Your instructions:
Answer with a single number: the count of lines that include the string "Blender".
(begin)
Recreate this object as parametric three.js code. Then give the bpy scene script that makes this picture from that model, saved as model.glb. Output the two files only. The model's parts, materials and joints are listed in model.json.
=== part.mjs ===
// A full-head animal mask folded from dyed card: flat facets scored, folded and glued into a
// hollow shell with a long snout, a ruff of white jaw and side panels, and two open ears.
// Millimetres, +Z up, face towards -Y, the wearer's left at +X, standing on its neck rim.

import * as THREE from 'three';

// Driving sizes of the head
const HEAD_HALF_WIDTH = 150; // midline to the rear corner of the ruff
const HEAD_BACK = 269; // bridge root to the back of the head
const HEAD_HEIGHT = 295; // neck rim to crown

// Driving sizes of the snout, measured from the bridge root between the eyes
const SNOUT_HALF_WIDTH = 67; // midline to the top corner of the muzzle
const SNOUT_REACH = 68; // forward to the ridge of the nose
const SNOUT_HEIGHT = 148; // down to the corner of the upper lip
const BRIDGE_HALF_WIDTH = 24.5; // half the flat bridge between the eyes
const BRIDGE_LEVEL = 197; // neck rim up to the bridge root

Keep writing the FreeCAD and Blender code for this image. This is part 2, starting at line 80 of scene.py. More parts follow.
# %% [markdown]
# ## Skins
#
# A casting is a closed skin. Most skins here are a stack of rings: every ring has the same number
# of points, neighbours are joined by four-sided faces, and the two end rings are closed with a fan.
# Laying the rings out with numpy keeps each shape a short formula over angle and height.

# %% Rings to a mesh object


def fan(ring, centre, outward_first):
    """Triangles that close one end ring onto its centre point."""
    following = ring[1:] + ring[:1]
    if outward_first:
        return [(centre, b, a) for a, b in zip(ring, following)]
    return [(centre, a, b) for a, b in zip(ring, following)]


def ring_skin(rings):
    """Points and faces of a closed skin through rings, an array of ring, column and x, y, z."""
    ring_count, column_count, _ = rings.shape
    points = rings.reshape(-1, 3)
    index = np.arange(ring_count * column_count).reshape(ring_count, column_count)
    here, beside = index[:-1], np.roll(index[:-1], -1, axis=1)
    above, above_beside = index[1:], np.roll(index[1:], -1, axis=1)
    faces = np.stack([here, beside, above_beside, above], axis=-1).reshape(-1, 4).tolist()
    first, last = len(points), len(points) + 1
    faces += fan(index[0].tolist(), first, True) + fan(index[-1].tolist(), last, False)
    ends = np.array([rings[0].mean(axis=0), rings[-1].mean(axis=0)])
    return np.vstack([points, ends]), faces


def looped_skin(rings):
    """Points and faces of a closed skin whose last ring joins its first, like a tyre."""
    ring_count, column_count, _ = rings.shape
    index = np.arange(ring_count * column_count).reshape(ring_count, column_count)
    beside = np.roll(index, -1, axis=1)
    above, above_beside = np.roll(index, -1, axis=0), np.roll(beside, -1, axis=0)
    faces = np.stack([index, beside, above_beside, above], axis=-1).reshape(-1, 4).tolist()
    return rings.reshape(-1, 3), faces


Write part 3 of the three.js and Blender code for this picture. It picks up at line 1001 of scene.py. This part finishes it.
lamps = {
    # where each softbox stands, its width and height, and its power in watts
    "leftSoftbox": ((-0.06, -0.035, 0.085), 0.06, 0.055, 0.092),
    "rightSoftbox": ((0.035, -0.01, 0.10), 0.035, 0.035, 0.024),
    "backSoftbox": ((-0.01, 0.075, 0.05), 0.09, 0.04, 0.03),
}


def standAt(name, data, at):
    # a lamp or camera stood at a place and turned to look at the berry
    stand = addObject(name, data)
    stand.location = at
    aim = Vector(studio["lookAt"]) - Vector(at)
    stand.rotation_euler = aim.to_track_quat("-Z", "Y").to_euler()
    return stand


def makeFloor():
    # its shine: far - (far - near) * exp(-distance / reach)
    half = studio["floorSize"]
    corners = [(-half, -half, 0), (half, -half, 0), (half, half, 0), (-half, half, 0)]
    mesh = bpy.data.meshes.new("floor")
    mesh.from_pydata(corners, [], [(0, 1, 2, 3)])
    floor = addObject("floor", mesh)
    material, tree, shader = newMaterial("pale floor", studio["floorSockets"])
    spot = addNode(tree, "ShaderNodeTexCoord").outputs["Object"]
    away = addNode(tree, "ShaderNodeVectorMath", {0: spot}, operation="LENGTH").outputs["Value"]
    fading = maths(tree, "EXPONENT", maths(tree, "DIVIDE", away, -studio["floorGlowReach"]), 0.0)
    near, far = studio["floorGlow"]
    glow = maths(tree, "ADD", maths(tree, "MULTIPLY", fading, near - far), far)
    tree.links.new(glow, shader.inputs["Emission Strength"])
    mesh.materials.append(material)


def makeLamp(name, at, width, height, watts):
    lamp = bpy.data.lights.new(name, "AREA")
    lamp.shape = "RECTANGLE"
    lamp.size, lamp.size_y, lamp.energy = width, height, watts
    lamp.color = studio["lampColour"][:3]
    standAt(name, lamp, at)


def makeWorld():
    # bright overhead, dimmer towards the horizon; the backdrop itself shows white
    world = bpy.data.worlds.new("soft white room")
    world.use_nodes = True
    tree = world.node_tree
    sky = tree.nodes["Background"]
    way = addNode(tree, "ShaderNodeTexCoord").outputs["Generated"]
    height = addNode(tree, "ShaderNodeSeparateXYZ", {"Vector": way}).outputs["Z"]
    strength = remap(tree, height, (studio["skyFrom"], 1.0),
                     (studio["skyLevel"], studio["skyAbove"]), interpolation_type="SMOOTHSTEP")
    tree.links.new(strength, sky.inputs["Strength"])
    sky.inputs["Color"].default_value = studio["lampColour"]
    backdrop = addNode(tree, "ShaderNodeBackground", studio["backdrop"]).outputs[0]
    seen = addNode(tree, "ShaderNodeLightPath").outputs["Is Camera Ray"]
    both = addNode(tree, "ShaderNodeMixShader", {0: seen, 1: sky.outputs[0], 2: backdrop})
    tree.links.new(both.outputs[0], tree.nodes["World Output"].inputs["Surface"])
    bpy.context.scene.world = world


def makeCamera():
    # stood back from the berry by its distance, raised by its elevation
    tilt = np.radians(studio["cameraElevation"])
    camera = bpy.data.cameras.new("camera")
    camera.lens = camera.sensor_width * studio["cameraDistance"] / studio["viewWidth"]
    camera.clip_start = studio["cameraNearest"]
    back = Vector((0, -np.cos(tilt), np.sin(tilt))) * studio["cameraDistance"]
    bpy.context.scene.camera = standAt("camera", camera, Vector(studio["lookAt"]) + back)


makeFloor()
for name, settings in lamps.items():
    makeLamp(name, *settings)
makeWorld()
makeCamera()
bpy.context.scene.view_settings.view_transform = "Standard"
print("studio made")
(end)
Final result:
2